The eight bills that make up the LIFE Act aim to tighten state gun laws through various approaches, including prohibiting the future sale and manufacture of semi-automatic rifles with detachable magazines, banning the possession of ammunition magazines that hold more than 10 bullets, and updating the definition of an illegal assault weapon to include more types of
Dozens of invited speakers and members of the public waited for hours to address to the seven-member committee, offering testimony that was at times heated and emotional, both in support of the LIFE Act and against it.
Los Angeles Mayor Antonio Villaraigosa, who spoke in support of the bills, said that during his tenure as mayor, gang homicides have dropped 66 percent through a multi-pronged attack on gun violence that included gang intervention, community policing and stronger gun laws.

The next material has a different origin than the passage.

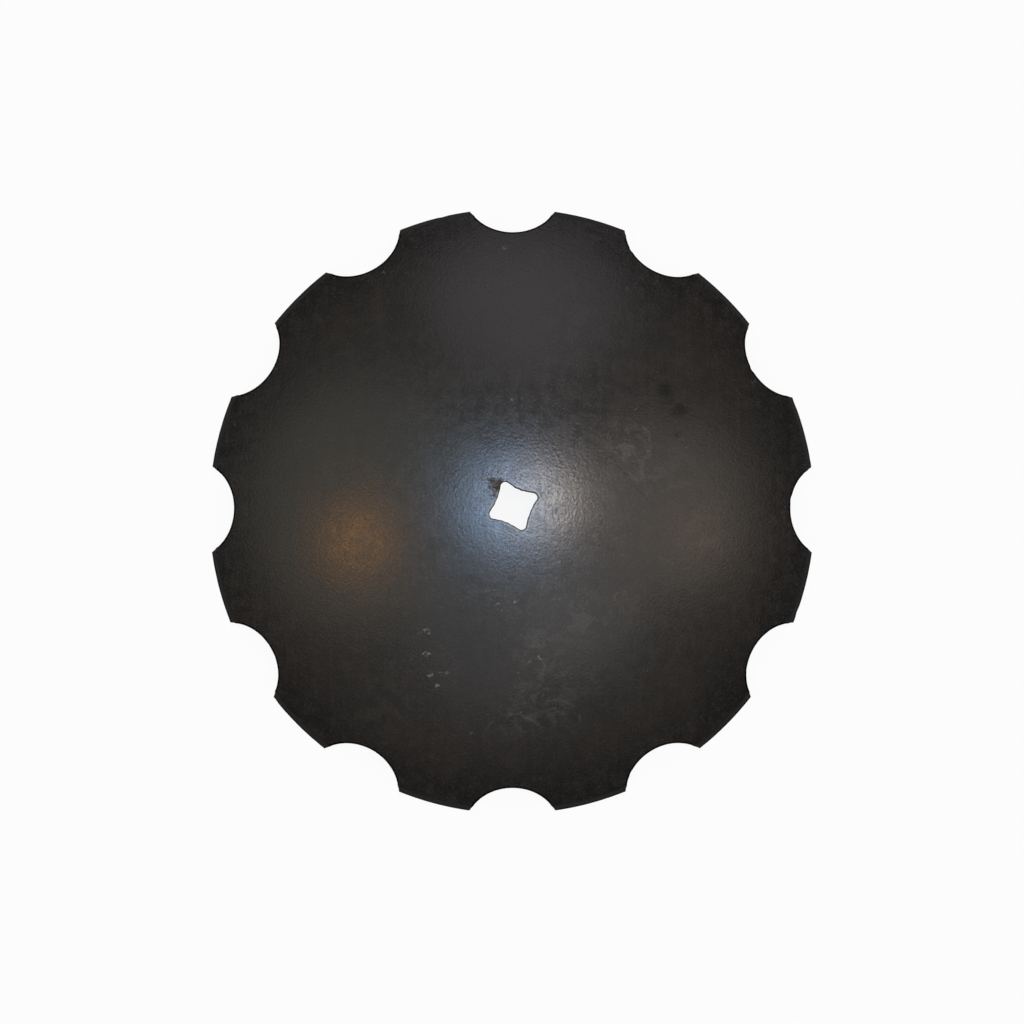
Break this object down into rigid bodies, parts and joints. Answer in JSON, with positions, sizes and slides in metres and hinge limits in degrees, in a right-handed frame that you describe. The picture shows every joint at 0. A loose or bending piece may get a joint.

"Make our laws stronger," Villaraigosa said. "We owe this to those who have been shot, those who have been killed, parents who have lost their
children, and children who have lost their parents."
San Francisco resident Mattie Scott, whose son died in a shooting six years ago, said she was tired of young men in her community being killed.
"Please bring healing for our families and our nation," Scott said. "I'm tired of going to funerals. I want to go to graduations."
Cynthia Pillsbury, a Marin County mother of three and member of Moms Demand Gun Sense in America, wept as she recalled watching news coverage of the Dec. 14 shooting in Newtown, Conn., in which 20 elementary school children were killed.
"Their parents' hearts broke in a thousand pieces," she said. "They will never recover."
Dozens of pro-gun advocates acknowledged the horror of recent events and mass shootings, but argued that every American has the right to
own assault weapons and high-capacity magazines to protect themselves at home, a right that is guarded by the second amendment of the U.S.
Jim Ricketts, a member of the Placer Tea Party, said that if criminals on the street carried assault weapons, he should have the right to
own them too.
"I have the right to be on an even playing field as the criminals are," he said.
Del Norte County Sheriff Dean Wilson argued that the proposed laws would be ineffective at stopping mass shootings like the one in Newtown,
Conn., and added that banning more types of assault weapons would criminalize people who own those guns legally under current law.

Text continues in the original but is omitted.